### Requirement:
Stop after the line containing "rod_radius = (rod_high.x - rod_low.x) / 2": print each line exactly from the first line of the listing up to that point.
## START Data for this exercise
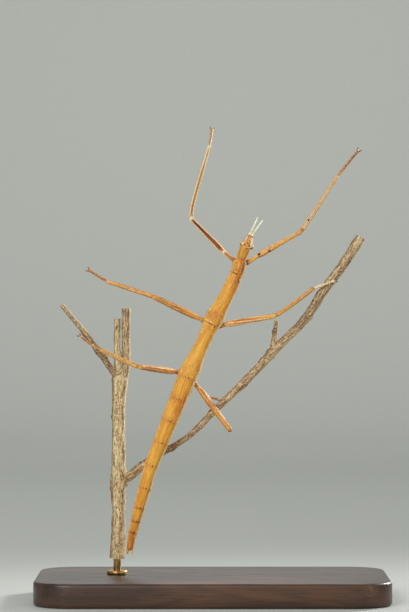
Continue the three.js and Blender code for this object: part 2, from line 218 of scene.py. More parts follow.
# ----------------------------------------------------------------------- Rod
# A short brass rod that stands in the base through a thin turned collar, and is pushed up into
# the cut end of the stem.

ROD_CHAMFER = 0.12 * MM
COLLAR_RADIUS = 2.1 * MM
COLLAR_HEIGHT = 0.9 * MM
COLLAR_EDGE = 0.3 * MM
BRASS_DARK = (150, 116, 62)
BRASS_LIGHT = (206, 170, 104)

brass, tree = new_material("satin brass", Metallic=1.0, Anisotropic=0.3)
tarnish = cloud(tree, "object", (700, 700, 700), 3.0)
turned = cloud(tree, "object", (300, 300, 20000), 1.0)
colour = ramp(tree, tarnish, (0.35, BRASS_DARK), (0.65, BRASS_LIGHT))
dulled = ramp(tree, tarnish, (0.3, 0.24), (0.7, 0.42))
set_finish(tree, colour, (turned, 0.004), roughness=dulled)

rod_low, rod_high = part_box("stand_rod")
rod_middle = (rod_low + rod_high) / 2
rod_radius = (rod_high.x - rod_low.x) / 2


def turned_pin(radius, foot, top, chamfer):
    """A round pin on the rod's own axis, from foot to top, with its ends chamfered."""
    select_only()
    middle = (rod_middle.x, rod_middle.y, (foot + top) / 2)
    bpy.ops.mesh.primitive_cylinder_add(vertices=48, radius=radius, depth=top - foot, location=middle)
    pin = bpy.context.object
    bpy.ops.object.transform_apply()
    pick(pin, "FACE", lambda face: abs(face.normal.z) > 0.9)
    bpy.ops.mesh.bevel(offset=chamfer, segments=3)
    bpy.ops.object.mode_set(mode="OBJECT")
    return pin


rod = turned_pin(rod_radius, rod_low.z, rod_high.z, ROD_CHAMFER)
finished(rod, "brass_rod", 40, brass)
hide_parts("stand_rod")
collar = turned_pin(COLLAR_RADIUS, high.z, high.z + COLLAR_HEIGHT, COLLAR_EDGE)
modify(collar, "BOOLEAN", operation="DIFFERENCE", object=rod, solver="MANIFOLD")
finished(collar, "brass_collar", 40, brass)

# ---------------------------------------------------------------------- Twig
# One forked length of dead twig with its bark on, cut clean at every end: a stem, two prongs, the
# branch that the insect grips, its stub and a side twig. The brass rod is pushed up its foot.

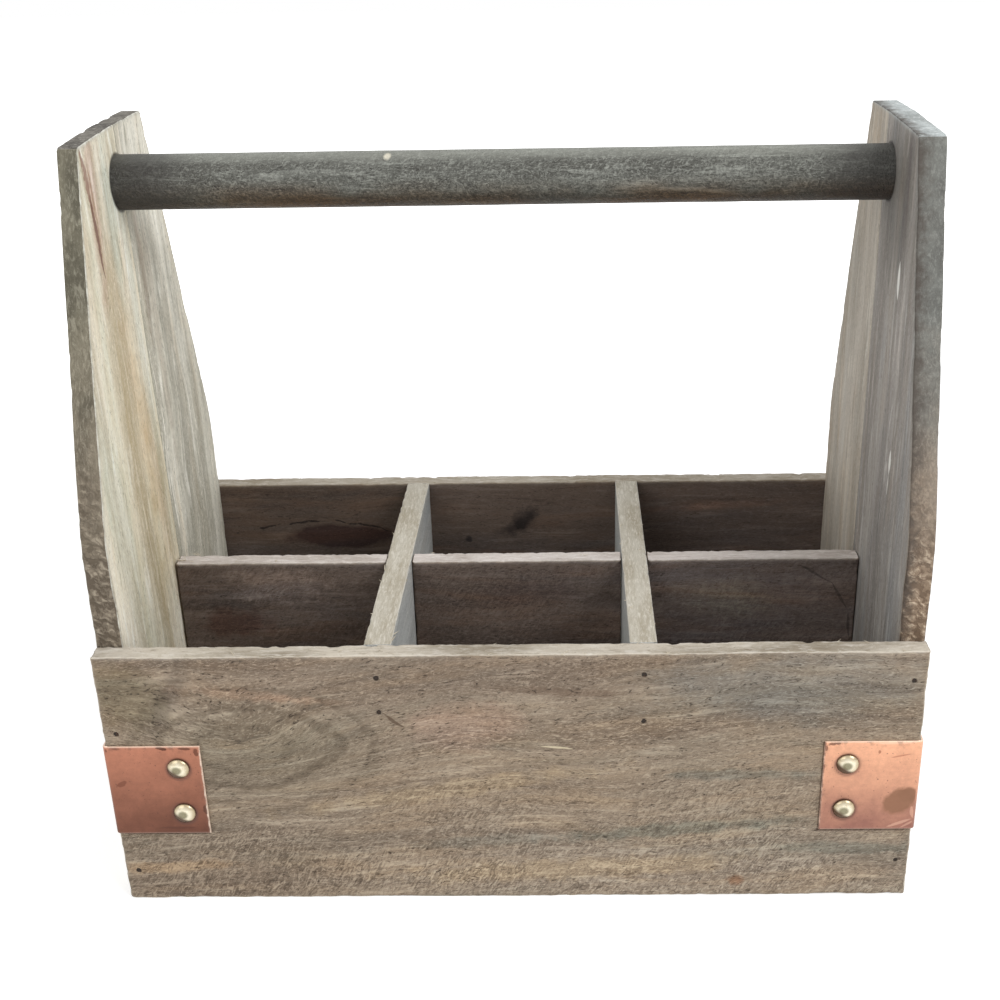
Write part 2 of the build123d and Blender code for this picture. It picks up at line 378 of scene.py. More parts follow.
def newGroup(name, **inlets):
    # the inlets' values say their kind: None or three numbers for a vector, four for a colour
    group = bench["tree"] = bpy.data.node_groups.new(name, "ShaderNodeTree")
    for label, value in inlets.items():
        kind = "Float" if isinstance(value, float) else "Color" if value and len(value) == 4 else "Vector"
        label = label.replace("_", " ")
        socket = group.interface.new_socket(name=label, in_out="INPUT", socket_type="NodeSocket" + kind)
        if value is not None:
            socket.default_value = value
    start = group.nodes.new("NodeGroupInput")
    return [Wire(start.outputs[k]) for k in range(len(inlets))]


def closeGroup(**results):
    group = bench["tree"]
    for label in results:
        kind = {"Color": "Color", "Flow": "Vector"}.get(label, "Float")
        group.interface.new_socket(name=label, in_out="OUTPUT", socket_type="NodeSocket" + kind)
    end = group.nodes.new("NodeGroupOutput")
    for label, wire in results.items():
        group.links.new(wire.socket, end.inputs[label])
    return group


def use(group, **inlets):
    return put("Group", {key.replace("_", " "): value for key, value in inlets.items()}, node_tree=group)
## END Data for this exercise
### The output:
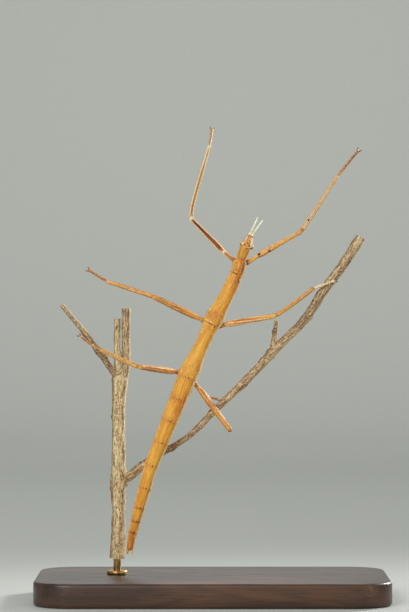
Continue the three.js and Blender code for this object: part 2, from line 218 of scene.py. More parts follow.
# ----------------------------------------------------------------------- Rod
# A short brass rod that stands in the base through a thin turned collar, and is pushed up into
# the cut end of the stem.

ROD_CHAMFER = 0.12 * MM
COLLAR_RADIUS = 2.1 * MM
COLLAR_HEIGHT = 0.9 * MM
COLLAR_EDGE = 0.3 * MM
BRASS_DARK = (150, 116, 62)
BRASS_LIGHT = (206, 170, 104)

brass, tree = new_material("satin brass", Metallic=1.0, Anisotropic=0.3)
tarnish = cloud(tree, "object", (700, 700, 700), 3.0)
turned = cloud(tree, "object", (300, 300, 20000), 1.0)
colour = ramp(tree, tarnish, (0.35, BRASS_DARK), (0.65, BRASS_LIGHT))
dulled = ramp(tree, tarnish, (0.3, 0.24), (0.7, 0.42))
set_finish(tree, colour, (turned, 0.004), roughness=dulled)

rod_low, rod_high = part_box("stand_rod")
rod_middle = (rod_low + rod_high) / 2
rod_radius = (rod_high.x - rod_low.x) / 2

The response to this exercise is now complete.